Concentration and Insight, Foundations of Awareness & Metacognitive Clarity
Description and fundamentals
This foundational course introduces participants to a rigorous and practical model of mental training rooted in the classical Theravāda understanding of meditation. From the outset, the course clarifies the distinction between concentration and insight, and how both function within a complete and effective training of the mind.
Concentration refers to the development of mental stability and collected attention. It supports clarity by reducing distraction and fragmentation, allowing the mind to remain present with experience.
Insight, by contrast, is the capacity to directly understand how experience is structured and conditioned. While concentration stabilizes the mind, insight transforms understanding. This course establishes that insight arises not from reflection or analysis, but from sustained awareness of experience as it unfolds in real time.
Participants are introduced to awareness as a trainable capacity and to the disciplined observation of bodily, emotional, and mental processes. This training follows the classical framework of the Four Foundations of Mindfulness, which organize attention around the body, feelings, mental states, and mental processes. These are not treated as abstract categories, but as practical dimensions of lived experience that can be directly observed and understood.
Throughout the day, participants learn how attention and awareness function differently, how mental events arise and pass, and how clarity increases when awareness is continuous and non-reactive.
The course provides a clear orientation for further practice, grounding participants in a method that is precise, secular, and immediately applicable to daily life and professional environments.
Schedule Overview
This one-day immersion introduces participants to the core experiential framework of insight meditation (Vipassanā) grounded in precise awareness and metacognitive noting. The emphasis is on establishing functional stability of attention and clear perception of moment-to-moment processes, forming a structured base for deeper training.
Learning Objectives
By the end of the day, participants will have:
- Experienced the rhythm of continuous awareness of mental and physical phenomena as they arise and pass.
- Practiced foundational phenomenological noting, learning to recognize how perception unfolds in real time.
- Developed a clear, operational understanding of how attention, sensation, emotion, and thought arise and condition experience.
- Understood key principles such as mindfulness of present-moment reality, continuity of awareness, and qualitative factors of practice.
Course Structure
1. Introduction & Orientation
- Brief on the nature of awareness, attention, and direct observation.
- Grounding participants in the purpose and scope of insight training: clarity of mind and accurate seeing of experience — not conceptual interpretation, but experiential verification.
2. Foundational Practice: Noting and Awareness
- Introduction to mental and sensory noting, with emphasis on simplicity and precision (e.g., “seeing, seeing,” “thinking, thinking”).

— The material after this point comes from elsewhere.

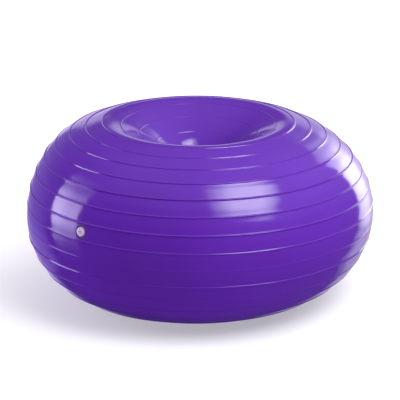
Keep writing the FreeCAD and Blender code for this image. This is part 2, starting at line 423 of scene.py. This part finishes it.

- Exercises begin with easily perceivable phenomena — rising/falling sensations, posture changes — to integrate awareness with physical processes.
- Reinforcement of the principle that awareness must track phenomena as they present in real time with continuity.
3. Continuity and Transition Practice
- Practitioners learn how to sustain mindfulness across transitions — from sitting to walking, walking to resting, and ordinary activities — reinforcing unbroken presence.
- Emphasis on energetic engagement, mindful memory (sati), and sustained discernment (sampajañña) in a sequential flow.
4. Culmination & Integration
- Synthesis session exploring how the day’s practices reveal the dynamic interplay of sensations, emotions, and cognition.
- Guided reflection on how insight emerges through precise witnessing rather than conceptualization.
Key Learning Outcomes
Participants walk away with:
- A foundational felt sense of how awareness observes experience with clarity.
- Practical skills in noting that can be practiced independently.
- A conceptual and experiential map of how this awareness-based method operates as the basis for deeper insight.